[begin Provided data]

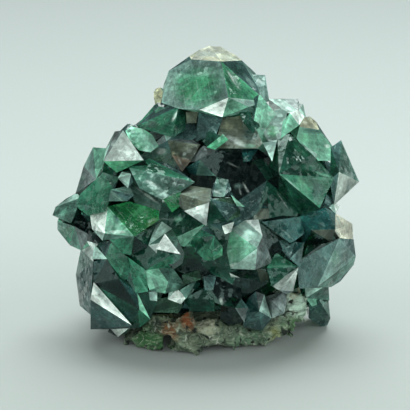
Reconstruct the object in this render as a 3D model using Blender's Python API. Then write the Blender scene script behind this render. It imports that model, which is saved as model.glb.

[end Provided data]
[begin Provided data]

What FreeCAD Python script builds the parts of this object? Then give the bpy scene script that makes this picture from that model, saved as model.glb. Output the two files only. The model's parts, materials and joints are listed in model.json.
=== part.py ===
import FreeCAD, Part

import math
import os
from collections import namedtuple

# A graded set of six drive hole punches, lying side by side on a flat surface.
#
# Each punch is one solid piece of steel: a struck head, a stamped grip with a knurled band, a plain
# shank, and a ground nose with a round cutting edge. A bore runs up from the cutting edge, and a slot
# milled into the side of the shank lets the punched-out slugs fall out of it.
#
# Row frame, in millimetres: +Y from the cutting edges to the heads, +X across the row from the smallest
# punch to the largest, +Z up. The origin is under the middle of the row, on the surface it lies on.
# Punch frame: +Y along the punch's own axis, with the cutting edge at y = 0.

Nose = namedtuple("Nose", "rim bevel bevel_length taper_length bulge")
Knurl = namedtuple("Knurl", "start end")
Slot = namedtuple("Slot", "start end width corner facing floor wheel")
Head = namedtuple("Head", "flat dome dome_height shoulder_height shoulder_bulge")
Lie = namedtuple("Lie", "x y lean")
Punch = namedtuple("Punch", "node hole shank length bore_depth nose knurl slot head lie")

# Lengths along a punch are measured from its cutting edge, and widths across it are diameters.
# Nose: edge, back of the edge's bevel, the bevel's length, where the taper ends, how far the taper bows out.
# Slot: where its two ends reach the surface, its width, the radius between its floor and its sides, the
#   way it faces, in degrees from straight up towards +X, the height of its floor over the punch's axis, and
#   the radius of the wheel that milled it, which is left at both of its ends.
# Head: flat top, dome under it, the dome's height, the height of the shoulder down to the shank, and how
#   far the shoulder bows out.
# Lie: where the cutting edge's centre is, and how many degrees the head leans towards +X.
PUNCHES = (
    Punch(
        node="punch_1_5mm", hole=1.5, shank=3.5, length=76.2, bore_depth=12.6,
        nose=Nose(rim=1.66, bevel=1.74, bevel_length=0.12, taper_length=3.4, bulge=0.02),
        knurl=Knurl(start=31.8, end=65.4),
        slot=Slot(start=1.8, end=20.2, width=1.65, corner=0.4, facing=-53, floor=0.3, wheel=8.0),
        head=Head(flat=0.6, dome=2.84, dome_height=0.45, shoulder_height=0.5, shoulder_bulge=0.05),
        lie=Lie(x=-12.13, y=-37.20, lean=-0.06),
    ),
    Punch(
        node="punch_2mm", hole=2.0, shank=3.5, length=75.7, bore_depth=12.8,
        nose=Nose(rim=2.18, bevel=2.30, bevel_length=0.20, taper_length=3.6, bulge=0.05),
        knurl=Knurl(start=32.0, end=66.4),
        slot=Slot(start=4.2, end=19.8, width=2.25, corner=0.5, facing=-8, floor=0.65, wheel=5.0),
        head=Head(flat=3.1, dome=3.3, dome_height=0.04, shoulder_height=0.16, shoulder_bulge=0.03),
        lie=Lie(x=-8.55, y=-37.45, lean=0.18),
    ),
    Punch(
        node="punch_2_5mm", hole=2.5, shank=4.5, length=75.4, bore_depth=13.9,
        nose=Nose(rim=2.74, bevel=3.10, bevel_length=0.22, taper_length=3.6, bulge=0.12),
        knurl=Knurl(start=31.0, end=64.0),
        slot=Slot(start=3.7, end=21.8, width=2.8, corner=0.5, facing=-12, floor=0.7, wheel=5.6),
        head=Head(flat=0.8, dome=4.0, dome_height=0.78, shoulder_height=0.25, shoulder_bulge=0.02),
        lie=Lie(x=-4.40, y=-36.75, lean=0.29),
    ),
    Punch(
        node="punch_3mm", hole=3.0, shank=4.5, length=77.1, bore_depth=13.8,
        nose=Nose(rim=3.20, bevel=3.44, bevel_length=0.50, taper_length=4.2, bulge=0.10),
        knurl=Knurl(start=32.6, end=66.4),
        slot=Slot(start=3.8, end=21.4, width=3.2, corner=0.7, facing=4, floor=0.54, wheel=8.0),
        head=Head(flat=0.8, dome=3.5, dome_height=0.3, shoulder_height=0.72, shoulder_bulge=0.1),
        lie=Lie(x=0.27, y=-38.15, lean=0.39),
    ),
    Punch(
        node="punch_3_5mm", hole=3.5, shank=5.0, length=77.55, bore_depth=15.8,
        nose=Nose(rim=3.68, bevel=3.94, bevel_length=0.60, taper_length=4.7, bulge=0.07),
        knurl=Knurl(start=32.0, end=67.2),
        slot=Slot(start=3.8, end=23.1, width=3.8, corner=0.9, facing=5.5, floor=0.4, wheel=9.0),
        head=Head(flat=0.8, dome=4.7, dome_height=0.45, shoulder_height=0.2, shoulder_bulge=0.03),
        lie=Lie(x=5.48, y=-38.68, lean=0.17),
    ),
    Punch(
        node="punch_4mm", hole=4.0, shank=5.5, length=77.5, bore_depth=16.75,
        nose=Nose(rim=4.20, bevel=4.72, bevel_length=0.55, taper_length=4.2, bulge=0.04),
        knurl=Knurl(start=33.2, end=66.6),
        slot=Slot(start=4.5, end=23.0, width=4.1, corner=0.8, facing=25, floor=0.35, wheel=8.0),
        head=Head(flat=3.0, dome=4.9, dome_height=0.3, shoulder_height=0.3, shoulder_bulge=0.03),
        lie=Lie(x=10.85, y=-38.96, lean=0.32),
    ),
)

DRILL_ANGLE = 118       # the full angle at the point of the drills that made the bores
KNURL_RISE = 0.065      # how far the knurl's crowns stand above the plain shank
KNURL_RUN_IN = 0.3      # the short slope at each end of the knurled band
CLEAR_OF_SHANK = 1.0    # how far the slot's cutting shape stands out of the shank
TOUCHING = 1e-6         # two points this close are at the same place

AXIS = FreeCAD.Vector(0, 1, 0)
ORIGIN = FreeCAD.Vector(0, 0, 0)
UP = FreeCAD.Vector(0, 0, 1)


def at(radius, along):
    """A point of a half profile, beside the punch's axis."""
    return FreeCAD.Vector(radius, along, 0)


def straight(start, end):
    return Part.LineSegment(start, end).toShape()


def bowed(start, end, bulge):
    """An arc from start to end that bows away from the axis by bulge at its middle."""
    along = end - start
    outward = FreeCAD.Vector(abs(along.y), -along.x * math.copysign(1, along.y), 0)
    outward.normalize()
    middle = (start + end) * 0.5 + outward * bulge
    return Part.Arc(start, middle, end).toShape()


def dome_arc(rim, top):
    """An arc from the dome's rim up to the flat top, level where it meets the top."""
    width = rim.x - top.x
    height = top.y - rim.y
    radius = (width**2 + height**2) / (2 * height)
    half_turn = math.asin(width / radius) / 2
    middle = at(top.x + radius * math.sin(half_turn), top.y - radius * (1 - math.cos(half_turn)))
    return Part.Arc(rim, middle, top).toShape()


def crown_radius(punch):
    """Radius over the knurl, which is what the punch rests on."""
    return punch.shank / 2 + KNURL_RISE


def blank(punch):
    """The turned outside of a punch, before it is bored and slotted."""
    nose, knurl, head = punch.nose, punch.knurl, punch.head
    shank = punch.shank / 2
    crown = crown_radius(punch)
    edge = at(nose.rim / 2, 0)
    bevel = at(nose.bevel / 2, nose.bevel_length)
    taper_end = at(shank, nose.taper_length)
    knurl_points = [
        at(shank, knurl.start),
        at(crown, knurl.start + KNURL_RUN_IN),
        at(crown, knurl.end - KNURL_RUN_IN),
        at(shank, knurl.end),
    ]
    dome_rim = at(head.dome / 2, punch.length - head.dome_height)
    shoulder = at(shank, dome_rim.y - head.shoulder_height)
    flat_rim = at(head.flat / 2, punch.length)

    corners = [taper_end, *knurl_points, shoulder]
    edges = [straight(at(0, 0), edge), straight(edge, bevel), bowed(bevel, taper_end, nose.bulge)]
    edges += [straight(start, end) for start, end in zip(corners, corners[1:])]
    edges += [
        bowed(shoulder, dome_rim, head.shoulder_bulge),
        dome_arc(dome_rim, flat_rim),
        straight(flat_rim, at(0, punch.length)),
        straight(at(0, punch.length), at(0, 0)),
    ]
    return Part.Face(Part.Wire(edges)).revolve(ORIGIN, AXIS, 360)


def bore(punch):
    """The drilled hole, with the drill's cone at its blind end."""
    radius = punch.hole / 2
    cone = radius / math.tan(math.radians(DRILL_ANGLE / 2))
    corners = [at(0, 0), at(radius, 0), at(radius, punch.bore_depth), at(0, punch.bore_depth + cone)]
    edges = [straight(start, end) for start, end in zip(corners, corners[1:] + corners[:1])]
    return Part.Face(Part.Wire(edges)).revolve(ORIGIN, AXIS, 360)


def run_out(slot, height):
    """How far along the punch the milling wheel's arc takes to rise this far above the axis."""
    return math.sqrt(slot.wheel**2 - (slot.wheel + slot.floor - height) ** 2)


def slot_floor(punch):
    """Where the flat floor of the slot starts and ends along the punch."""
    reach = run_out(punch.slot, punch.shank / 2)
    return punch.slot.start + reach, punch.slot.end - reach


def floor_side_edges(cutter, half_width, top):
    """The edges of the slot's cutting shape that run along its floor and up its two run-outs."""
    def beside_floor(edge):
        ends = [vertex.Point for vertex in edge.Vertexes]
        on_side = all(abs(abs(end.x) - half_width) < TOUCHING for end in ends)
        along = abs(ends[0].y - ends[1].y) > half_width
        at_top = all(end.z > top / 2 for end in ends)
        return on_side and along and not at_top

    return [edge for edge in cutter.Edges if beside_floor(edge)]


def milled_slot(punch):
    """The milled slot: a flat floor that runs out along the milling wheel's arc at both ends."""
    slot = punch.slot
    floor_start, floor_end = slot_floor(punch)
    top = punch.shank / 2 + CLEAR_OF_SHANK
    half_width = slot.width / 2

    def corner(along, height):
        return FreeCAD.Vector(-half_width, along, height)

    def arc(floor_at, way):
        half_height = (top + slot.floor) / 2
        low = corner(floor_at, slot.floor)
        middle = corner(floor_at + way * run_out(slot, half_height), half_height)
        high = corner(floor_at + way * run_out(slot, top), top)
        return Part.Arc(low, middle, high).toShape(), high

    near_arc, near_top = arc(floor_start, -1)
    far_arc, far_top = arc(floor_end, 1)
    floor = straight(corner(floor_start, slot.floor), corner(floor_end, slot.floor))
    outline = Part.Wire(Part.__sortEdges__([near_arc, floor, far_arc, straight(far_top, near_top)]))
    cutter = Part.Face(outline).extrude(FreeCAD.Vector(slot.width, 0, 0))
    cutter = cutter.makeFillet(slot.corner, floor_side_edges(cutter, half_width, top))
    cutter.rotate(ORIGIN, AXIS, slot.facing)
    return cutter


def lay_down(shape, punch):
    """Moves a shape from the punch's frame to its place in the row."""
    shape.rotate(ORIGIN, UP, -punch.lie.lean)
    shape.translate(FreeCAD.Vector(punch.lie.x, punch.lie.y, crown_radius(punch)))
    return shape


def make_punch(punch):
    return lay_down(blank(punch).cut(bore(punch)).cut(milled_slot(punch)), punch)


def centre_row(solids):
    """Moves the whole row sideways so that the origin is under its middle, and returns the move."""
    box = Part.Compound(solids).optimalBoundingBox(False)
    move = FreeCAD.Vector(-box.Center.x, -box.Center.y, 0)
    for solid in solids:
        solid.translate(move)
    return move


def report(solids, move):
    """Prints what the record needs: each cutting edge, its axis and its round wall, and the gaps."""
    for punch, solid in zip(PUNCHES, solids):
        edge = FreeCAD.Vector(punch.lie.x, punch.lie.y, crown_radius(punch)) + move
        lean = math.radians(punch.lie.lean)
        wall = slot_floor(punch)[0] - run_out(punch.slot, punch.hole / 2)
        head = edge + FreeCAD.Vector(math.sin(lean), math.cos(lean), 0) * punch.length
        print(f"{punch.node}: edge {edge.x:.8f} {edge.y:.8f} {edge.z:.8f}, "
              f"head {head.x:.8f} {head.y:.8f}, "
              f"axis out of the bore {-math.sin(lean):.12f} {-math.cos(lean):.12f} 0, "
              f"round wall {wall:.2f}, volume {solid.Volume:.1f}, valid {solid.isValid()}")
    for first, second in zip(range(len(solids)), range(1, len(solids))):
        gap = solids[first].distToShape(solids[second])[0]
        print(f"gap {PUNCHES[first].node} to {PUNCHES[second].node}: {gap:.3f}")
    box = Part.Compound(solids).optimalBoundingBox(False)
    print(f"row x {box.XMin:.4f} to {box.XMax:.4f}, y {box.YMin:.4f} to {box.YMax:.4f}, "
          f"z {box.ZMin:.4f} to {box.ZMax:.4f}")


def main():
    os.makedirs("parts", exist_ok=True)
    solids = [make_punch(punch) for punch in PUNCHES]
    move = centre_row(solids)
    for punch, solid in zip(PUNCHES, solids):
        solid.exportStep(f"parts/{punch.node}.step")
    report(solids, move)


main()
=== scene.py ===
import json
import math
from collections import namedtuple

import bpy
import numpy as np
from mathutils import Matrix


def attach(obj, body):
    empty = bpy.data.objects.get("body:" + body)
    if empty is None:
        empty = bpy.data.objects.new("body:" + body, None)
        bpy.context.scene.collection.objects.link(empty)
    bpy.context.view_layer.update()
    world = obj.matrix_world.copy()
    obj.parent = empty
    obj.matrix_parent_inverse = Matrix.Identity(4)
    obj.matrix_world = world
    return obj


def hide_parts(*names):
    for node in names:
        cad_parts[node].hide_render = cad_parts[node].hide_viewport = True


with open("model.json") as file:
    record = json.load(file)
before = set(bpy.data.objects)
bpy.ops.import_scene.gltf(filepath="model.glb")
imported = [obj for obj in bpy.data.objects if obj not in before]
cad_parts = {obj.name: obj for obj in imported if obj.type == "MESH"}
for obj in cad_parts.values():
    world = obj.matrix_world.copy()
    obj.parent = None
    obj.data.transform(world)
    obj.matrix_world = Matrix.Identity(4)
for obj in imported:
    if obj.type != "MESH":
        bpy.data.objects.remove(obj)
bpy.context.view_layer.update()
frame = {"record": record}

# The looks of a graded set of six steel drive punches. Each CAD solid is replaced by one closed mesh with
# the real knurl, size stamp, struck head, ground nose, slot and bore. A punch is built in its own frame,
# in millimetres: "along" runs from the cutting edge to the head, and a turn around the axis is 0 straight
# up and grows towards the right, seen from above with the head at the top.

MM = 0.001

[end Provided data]

- [To be done]
Starting with the line with "record = json.load(file)" and ending with the line with "in imported if", extract every line exactly and nothing outside that span.

- [Output for this exercise]
    record = json.load(file)
before = set(bpy.data.objects)
bpy.ops.import_scene.gltf(filepath="model.glb")
imported = [obj for obj in bpy.data.objects if obj not in before]
cad_parts = {obj.name: obj for obj in imported if obj.type == "MESH"}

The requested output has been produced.